Arguably, Haley is wide of the mark on the idea that size necessarily equals significance. While the number and size of breaches is definitely worth paying attention to, even tiny breaches can cause huge potential trouble if the targets are valuable enough. Just ask the 10,000 women whose records were breached after contacting the UK’s British Pregnancy Advisory Service for abortion advice.

The hacker accused of that attack threatened to reveal these names and was only stopped from doing so after intervention by the police.

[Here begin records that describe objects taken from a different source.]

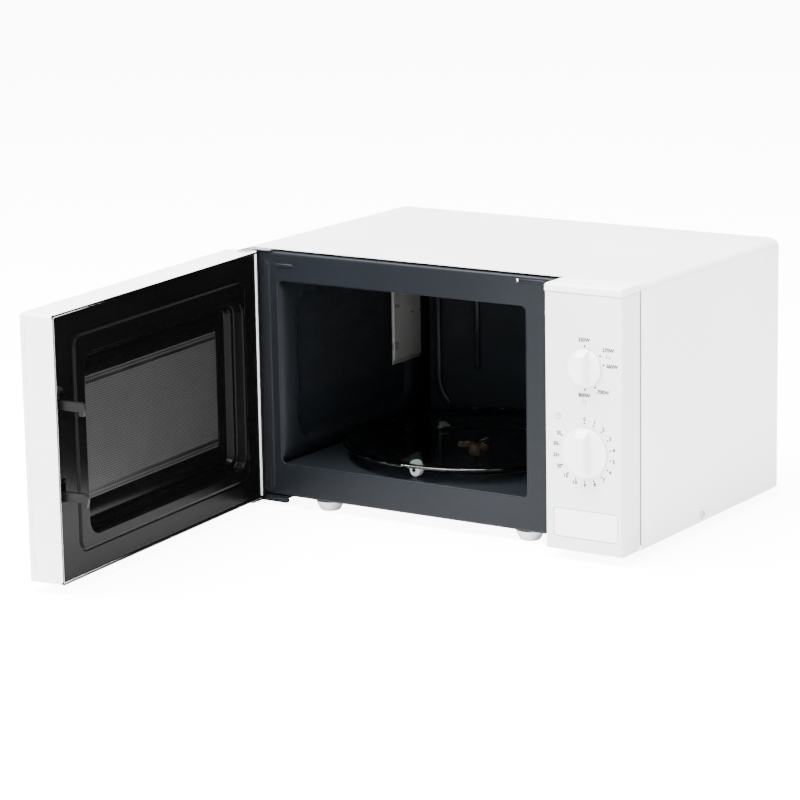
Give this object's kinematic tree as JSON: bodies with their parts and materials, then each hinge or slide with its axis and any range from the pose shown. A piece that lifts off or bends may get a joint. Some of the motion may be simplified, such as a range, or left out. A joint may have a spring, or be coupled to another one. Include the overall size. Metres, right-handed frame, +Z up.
{
  "type": "microwave oven",
  "caption": "Countertop microwave oven with a side-hinged door standing open, a glass turntable on a roller ring, two knobs and a door button, and its works inside.",
  "frame": {"origin": "under the middle of the whole oven with its door open, on the plane of its four feet", "axes": "+Z up; -Y towards the front, where the door and the knobs are; +X to the right as seen from the front"},
  "size_m": [0.4591, 0.6534, 0.26],
  "materials": {
    "white_enamel": "fine satin enamel",
    "dark_enamel": "satin enamel",
    "white_plastic": "fine-grained, half gloss",
    "knob_plastic": "fine-grained, half gloss",
    "black_gloss": "smooth, glossy",
    "black_plastic": "fine-grained",
    "galvanised": "zinc-plated sheet",
    "bright_steel": "plain steel",
    "grey_plastic": "moulded, matte",
    "cream_plastic": "moulded, matte",
    "winding_copper": "lacquered wire",
    "tray_glass": "clear soda glass, faintly green",
    "smoked_window": "smoked, glossy",
    "mica_sheet": "flaky mica board"
  },
  "bodies": {
    "oven": {"wrapper": "white_enamel", "front_plate": "dark_enamel", "cavity_floor": "dark_enamel", "cavity_left_wall": "dark_enamel", "cavity_right_wall": "dark_enamel", "cavity_ceiling": "dark_enamel", "cavity_rear_wall": "dark_enamel", "base_plate": "galvanised", "rear_plate": "galvanised", "mains_inlet_bush": "black_plastic", "foot_front_left": "grey_plastic", "foot_front_right": "grey_plastic", "foot_rear_left": "grey_plastic", "foot_rear_right": "grey_plastic", "side_screw": "bright_steel", "upper_hinge_bracket": "bright_steel", "lower_hinge_bracket": "dark_enamel", "turntable_motor": "galvanised", "control_panel_housing": "white_plastic", "control_fascia": "white_plastic", "timer_unit": "galvanised", "latch_board": "cream_plastic", "primary_switch": "black_plastic", "monitor_switch": "black_plastic", "secondary_switch": "black_plastic", "magnetron": "galvanised", "waveguide": "galvanised", "waveguide_cover": "mica_sheet", "hv_transformer_core": "bright_steel", "hv_transformer_windings": "winding_copper", "hv_capacitor": "galvanised", "hv_diode": "black_plastic", "noise_filter_board": "cream_plastic", "fan_shroud": "cream_plastic", "fan_motor": "galvanised", "cavity_lamp": "tray_glass"},
    "door": {"door_frame": "white_plastic", "door_front_plate": "white_plastic", "door_window": "smoked_window", "door_steel_frame": "bright_steel", "choke_cover": "black_gloss", "latch_spring": "bright_steel"},
    "hooks": {"latch_hooks": "black_plastic"},
    "button": {"release_button": "white_plastic", "button_spring": "bright_steel"},
    "lever": {"release_lever": "cream_plastic"},
    "power_control": {"power_knob": "knob_plastic", "power_shaft": "galvanised"},
    "timer_control": {"timer_knob": "knob_plastic", "timer_shaft": "galvanised"},
    "turntable": {"turntable_coupler": "cream_plastic", "glass_turntable": "tray_glass"},
    "ring": {"roller_ring": "black_plastic"},
    "roller_one": {"roller_1": "white_plastic"},
    "roller_two": {"roller_2": "white_plastic"},
    "roller_three": {"roller_3": "white_plastic"},
    "fan": {"fan_blade": "black_plastic"},
    "primary_button": {"primary_plunger": "cream_plastic"},
    "monitor_button": {"monitor_plunger": "cream_plastic"},
    "secondary_button": {"secondary_plunger": "cream_plastic"}
  },
  "joints": [
    {"name": "door_swing", "type": "hinge", "parent": "oven", "child": "door", "pos_m": [-0.20576, 0.02542, 0.129], "axis": [0, 0, 1], "range_deg": [-10, 85]},
    {"name": "hook_lift", "type": "slide", "parent": "door", "child": "hooks", "axis": [0, 0, 1], "range_m": [0, 0.0045], "deforming": ["latch_spring"]},
    {"name": "button_press", "type": "slide", "parent": "oven", "child": "button", "axis": [0, 1, 0], "range_m": [0, 0.0045], "stiffness_N_per_m": 300, "springref_m": -0.006, "deforming": ["button_spring"]},
    {"name": "release_lever_turn", "type": "hinge", "parent": "oven", "child": "lever", "pos_m": [0.13674, 0.04182, 0.0785], "axis": [1, 0, 0], "range_deg": [0, 13.3]},
    {"name": "power_dial", "type": "hinge", "parent": "oven", "child": "power_control", "pos_m": [0.18874, 0.00382, 0.1841], "axis": [0, 1, 0], "range_deg": [0, 180]},
    {"name": "timer_dial", "type": "hinge", "parent": "oven", "child": "timer_control", "pos_m": [0.18874, 0.00382, 0.1046], "axis": [0, 1, 0], "range_deg": [0, 300]},
    {"name": "turntable_spin", "type": "hinge", "parent": "oven", "child": "turntable", "pos_m": [-0.03551, 0.17812, 0.049], "axis": [0, 0, 1], "continuous": true},
    {"name": "ring_spin", "type": "hinge", "parent": "oven", "child": "ring", "pos_m": [-0.03551, 0.17812, 0.04355], "axis": [0, 0, 1], "continuous": true},
    {"name": "roller_one_spin", "type": "hinge", "parent": "ring", "child": "roller_one", "pos_m": [-0.04721, 0.08284, 0.04355], "axis": [-0.1219, -0.9925, 0], "continuous": true},
    {"name": "roller_two_spin", "type": "hinge", "parent": "ring", "child": "roller_two", "pos_m": [0.05286, 0.21563, 0.04355], "axis": [0.9205, 0.3907, 0], "continuous": true},
    {"name": "roller_three_spin", "type": "hinge", "parent": "ring", "child": "roller_three", "pos_m": [-0.11218, 0.23589, 0.04355], "axis": [-0.7986, 0.6018, 0], "continuous": true},
    {"name": "fan_spin", "type": "hinge", "parent": "oven", "child": "fan", "pos_m": [0.16774, 0.26382, 0.174], "axis": [0, 1, 0], "continuous": true},
    {"name": "primary_travel", "type": "slide", "parent": "oven", "child": "primary_button", "axis": [0, 1, 0], "range_m": [-0.0002, 0.0015]},
    {"name": "monitor_travel", "type": "slide", "parent": "oven", "child": "monitor_button", "axis": [0, 1, 0], "range_m": [-0.0002, 0.0015]},
    {"name": "secondary_travel", "type": "slide", "parent": "oven", "child": "secondary_button", "axis": [0, 1, 0], "range_m": [-0.0002, 0.0015]}
  ],
  "couplings": [
    {"joint": "hook_lift", "follows": "button_press", "ratio": 1},
    {"joint": "release_lever_turn", "follows": "button_press", "rad_per_m": 51.28},
    {"joint": "ring_spin", "follows": "turntable_spin", "ratio": 0.5},
    {"joint": "roller_one_spin", "follows": "turntable_spin", "ratio": -7.1111},
    {"joint": "roller_two_spin", "follows": "turntable_spin", "ratio": -7.1111},
    {"joint": "roller_three_spin", "follows": "turntable_spin", "ratio": -7.1111},
    {"joint": "primary_travel", "follows": "door_swing", "m_per_rad": 0.0010111},
    {"joint": "monitor_travel", "follows": "door_swing", "m_per_rad": 0.0010111},
    {"joint": "secondary_travel", "follows": "door_swing", "m_per_rad": 0.0010111}
  ]
}
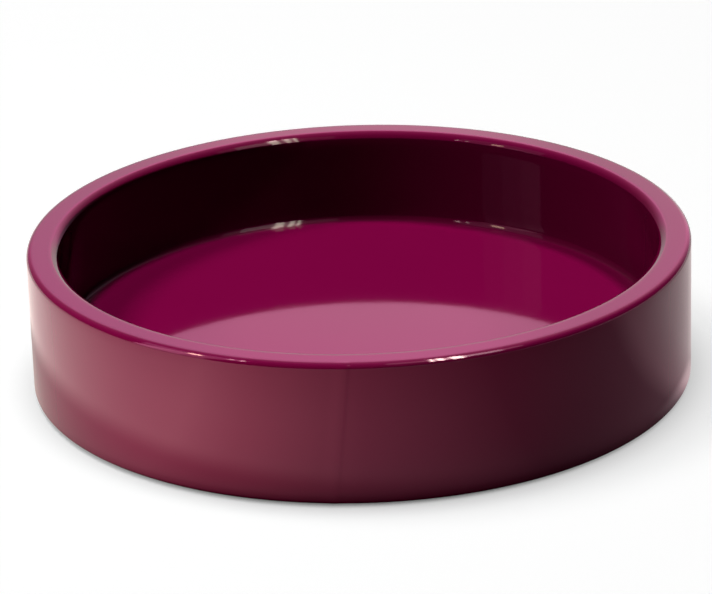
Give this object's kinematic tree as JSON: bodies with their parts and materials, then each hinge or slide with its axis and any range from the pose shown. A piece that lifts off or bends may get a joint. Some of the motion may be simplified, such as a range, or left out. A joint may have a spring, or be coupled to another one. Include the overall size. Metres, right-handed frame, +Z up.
{
  "type": "round tray",
  "caption": "Round straight-sided lacquered tray: a thick bent hoop wall with eased edges round a flat recessed floor, standing on thin felt pads.",
  "frame": {"origin": "centre of the footprint, on the surface that the tray stands on", "axes": "+Z up along the tray's axis, -Y towards the side that the picture shows in front, +X to its right"},
  "size_m": [0.25, 0.25, 0.055],
  "materials": {
    "lacquer": "deep plum-magenta lacquer, polished to a mirror gloss",
    "bent_wood": "bare bent ply strip, hidden",
    "board": "bare fibre board, hidden",
    "filler": "sanded filler, hidden",
    "felt": "dark pressed felt",
    "pad_felt": "dark pressed felt, die cut"
  },
  "bodies": {
    "root": {"lacquer_shell": "lacquer", "outer_hoop_strip": "bent_wood", "seam_filler": "filler", "middle_hoop_strip": "bent_wood", "inner_hoop_strip": "bent_wood", "floor_panel": "board", "floor_ledge": "bent_wood", "corner_bead": "filler", "underside_felt": "felt", "foot_pad_1": "pad_felt", "foot_pad_2": "pad_felt", "foot_pad_3": "pad_felt", "foot_pad_4": "pad_felt"}
  },
  "joints": []
}
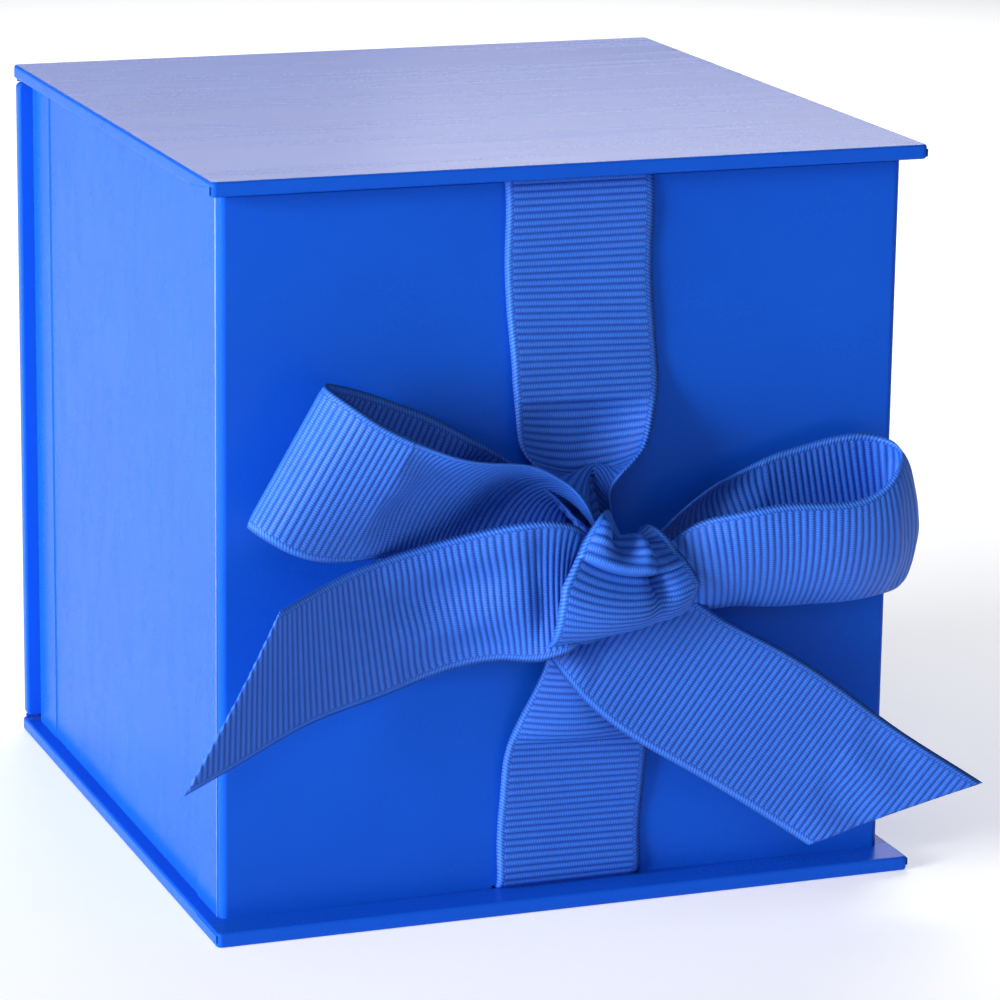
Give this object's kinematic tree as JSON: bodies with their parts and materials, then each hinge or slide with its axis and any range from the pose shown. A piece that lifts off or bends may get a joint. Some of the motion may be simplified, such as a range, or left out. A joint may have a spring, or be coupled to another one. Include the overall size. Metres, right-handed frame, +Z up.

So why was 2013 so bad after a drop in breaches the year before? There is still no convincing explanation for that although Symantec believes that it was the end result of greater organisation and planning by cyber-criminals. The previous breach wave of 2011 was driven by the low-hanging fruit of poorly-secured databases; 2013 used far more organised techniques and intelligence to find the weak spots in enterprises that had tightened some of the easier ways in.

These ‘ways in’  turn out to include partners, associates and third-parties, many of whom have remote access rights to larger enterprises without themselves having good security. Symantec reckons that two of the most targeted professions include personal assistants and PR people, two groups seen as easy-to-penetrate stepping stones to more valuable targets.

Given the number of attacks on the media by groups such as the Syrian Electronic Army, one could also add journalists to that list even if those are motivated more by ideology than data.